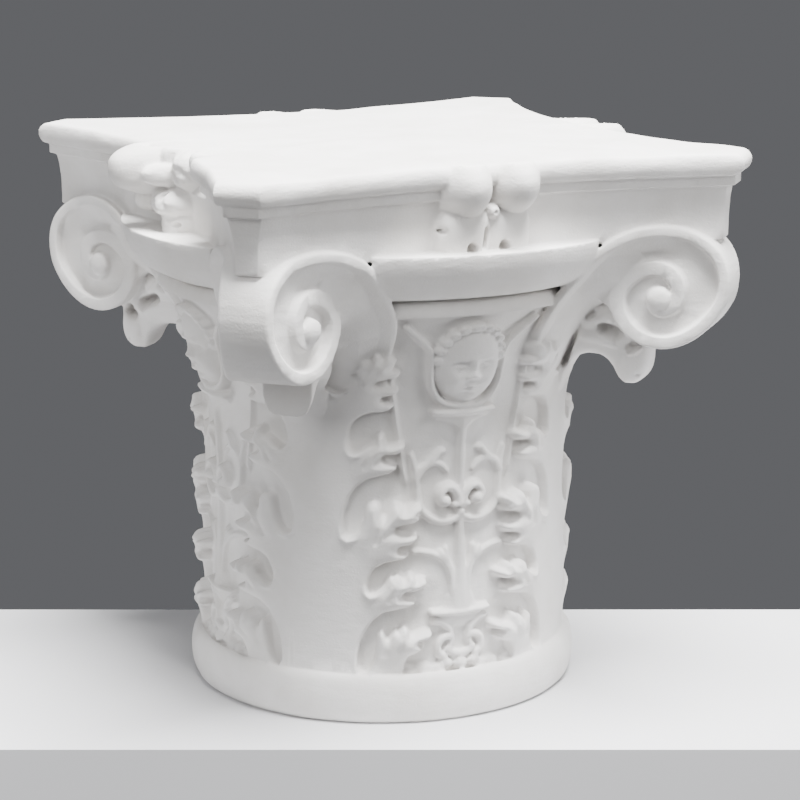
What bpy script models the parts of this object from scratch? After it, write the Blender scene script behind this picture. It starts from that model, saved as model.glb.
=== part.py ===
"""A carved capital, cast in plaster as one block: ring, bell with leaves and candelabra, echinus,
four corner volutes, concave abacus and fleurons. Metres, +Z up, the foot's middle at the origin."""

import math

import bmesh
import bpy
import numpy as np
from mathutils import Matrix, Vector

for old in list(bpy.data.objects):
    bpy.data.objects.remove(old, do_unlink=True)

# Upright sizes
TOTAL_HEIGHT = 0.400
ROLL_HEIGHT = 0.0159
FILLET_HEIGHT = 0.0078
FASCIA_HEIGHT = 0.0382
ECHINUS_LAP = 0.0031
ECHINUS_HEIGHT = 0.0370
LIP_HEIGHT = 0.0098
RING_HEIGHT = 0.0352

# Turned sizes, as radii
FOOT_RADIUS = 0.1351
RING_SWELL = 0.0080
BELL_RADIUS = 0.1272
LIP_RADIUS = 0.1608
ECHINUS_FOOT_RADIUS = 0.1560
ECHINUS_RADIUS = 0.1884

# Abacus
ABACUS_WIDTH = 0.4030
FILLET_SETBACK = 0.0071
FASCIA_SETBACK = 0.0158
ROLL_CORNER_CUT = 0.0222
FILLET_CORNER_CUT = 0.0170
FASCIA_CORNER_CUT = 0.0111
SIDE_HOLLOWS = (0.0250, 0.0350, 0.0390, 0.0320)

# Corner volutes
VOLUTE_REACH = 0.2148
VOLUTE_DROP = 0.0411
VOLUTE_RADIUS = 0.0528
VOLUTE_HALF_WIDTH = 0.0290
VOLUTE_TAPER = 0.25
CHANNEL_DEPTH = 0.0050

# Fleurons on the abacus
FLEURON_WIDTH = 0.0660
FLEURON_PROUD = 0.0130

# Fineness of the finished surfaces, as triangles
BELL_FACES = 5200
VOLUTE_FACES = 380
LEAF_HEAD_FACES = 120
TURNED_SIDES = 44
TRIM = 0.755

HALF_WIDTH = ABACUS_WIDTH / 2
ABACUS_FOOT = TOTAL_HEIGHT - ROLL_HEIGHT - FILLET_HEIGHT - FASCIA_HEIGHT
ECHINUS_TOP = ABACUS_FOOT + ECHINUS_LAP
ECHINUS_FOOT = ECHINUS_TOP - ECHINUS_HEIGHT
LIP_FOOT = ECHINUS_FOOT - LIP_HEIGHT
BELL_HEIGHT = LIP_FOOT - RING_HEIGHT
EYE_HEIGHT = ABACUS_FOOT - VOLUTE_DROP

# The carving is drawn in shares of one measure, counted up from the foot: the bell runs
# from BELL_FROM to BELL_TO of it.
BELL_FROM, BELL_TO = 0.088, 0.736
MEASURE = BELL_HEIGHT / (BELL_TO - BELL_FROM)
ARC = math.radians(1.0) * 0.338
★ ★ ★
> _Exercise brief_:
Copy down the whole of the data above, matching it exactly.

> _Task solution_:
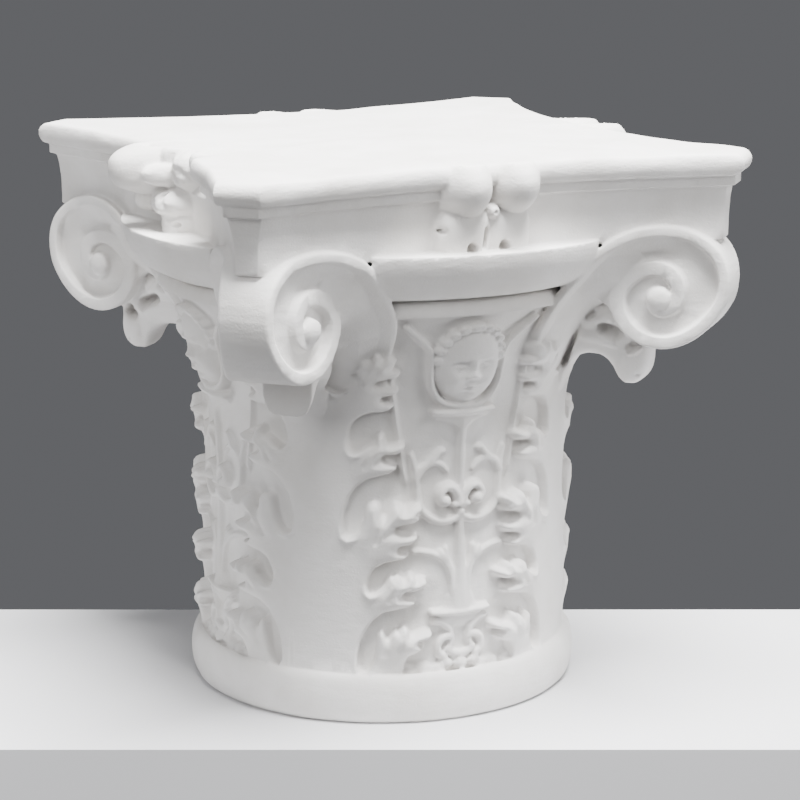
What bpy script models the parts of this object from scratch? After it, write the Blender scene script behind this picture. It starts from that model, saved as model.glb.
=== part.py ===
"""A carved capital, cast in plaster as one block: ring, bell with leaves and candelabra, echinus,
four corner volutes, concave abacus and fleurons. Metres, +Z up, the foot's middle at the origin."""

import math

import bmesh
import bpy
import numpy as np
from mathutils import Matrix, Vector

for old in list(bpy.data.objects):
    bpy.data.objects.remove(old, do_unlink=True)

# Upright sizes
TOTAL_HEIGHT = 0.400
ROLL_HEIGHT = 0.0159
FILLET_HEIGHT = 0.0078
FASCIA_HEIGHT = 0.0382
ECHINUS_LAP = 0.0031
ECHINUS_HEIGHT = 0.0370
LIP_HEIGHT = 0.0098
RING_HEIGHT = 0.0352

# Turned sizes, as radii
FOOT_RADIUS = 0.1351
RING_SWELL = 0.0080
BELL_RADIUS = 0.1272
LIP_RADIUS = 0.1608
ECHINUS_FOOT_RADIUS = 0.1560
ECHINUS_RADIUS = 0.1884

# Abacus
ABACUS_WIDTH = 0.4030
FILLET_SETBACK = 0.0071
FASCIA_SETBACK = 0.0158
ROLL_CORNER_CUT = 0.0222
FILLET_CORNER_CUT = 0.0170
FASCIA_CORNER_CUT = 0.0111
SIDE_HOLLOWS = (0.0250, 0.0350, 0.0390, 0.0320)

# Corner volutes
VOLUTE_REACH = 0.2148
VOLUTE_DROP = 0.0411
VOLUTE_RADIUS = 0.0528
VOLUTE_HALF_WIDTH = 0.0290
VOLUTE_TAPER = 0.25
CHANNEL_DEPTH = 0.0050

# Fleurons on the abacus
FLEURON_WIDTH = 0.0660
FLEURON_PROUD = 0.0130

# Fineness of the finished surfaces, as triangles
BELL_FACES = 5200
VOLUTE_FACES = 380
LEAF_HEAD_FACES = 120
TURNED_SIDES = 44
TRIM = 0.755

HALF_WIDTH = ABACUS_WIDTH / 2
ABACUS_FOOT = TOTAL_HEIGHT - ROLL_HEIGHT - FILLET_HEIGHT - FASCIA_HEIGHT
ECHINUS_TOP = ABACUS_FOOT + ECHINUS_LAP
ECHINUS_FOOT = ECHINUS_TOP - ECHINUS_HEIGHT
LIP_FOOT = ECHINUS_FOOT - LIP_HEIGHT
BELL_HEIGHT = LIP_FOOT - RING_HEIGHT
EYE_HEIGHT = ABACUS_FOOT - VOLUTE_DROP

# The carving is drawn in shares of one measure, counted up from the foot: the bell runs
# from BELL_FROM to BELL_TO of it.
BELL_FROM, BELL_TO = 0.088, 0.736
MEASURE = BELL_HEIGHT / (BELL_TO - BELL_FROM)
ARC = math.radians(1.0) * 0.338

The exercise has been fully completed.